Refinancing can sometimes be used to extract value and generate savings from a project, and it is common in advanced PPP markets for PPP contracts to allow the Procuring Authority to request refinancing and share in the Project Company’s savings. In order to do so, the Procuring Authority must have the necessary expertise to recognise that an opportunity exists in the financial markets, and to carry out the process quickly enough to take advantage of market conditions. Refinancing the project resulted in substantial benefit for the Procuring Authority.
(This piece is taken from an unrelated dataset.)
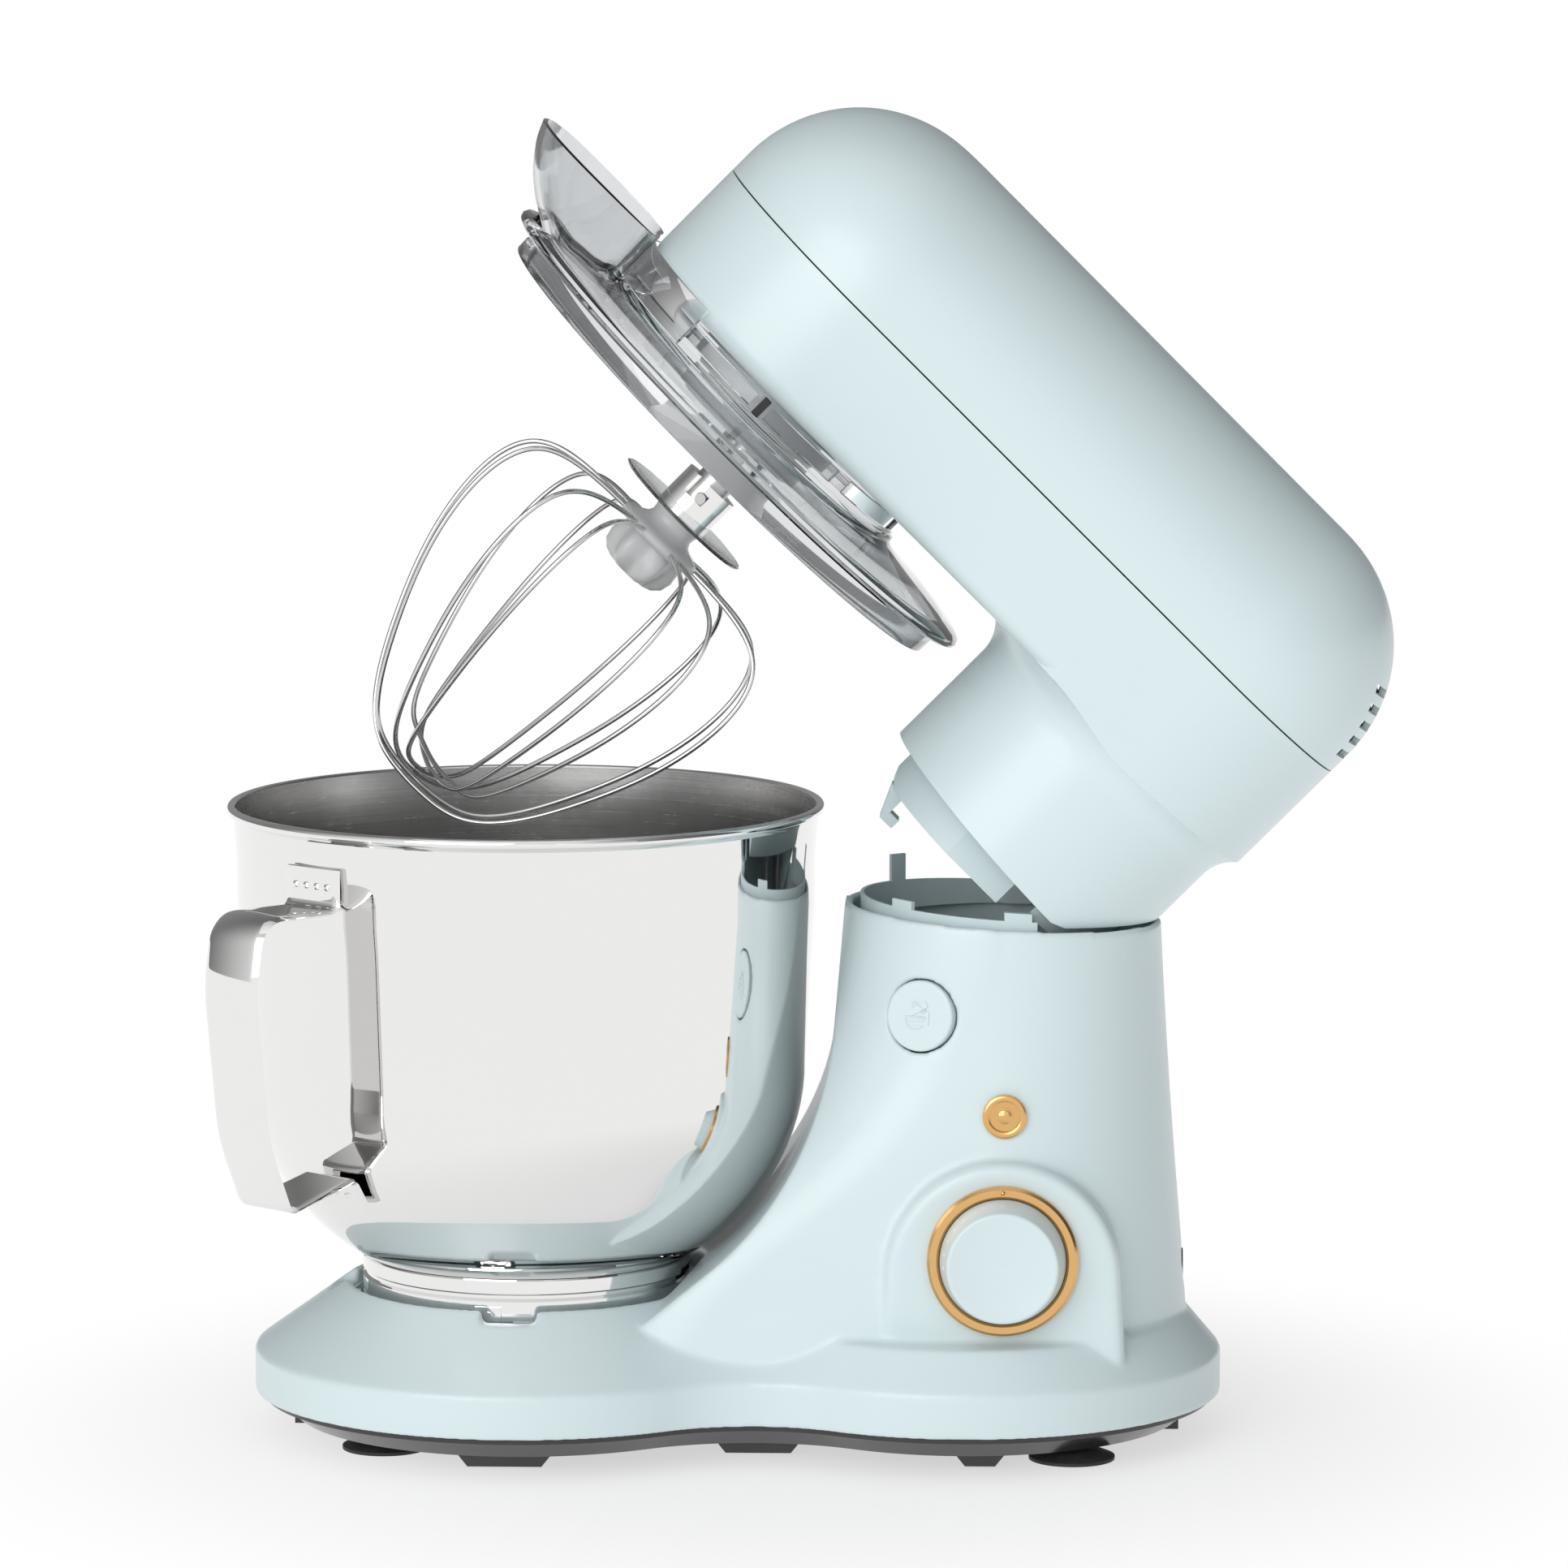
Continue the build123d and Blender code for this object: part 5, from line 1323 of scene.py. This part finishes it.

The Intercity Express Programme included a concept of “contemplated variations”, which defines a process for one party to request a variation should certain circumstances arise. The concept was designed to simplify the process in agreeing changes where a certain level of agreement of likely changes was understood between the parties at the time of signing the PPP contract. In this case, the circumstances were more complex than anticipated, with electrification delays being much greater than what would have reasonably been expected. This meant the “contemplated variations” clauses weren’t completely helpful, and the Procuring Authority decided to adopt a flexible approach.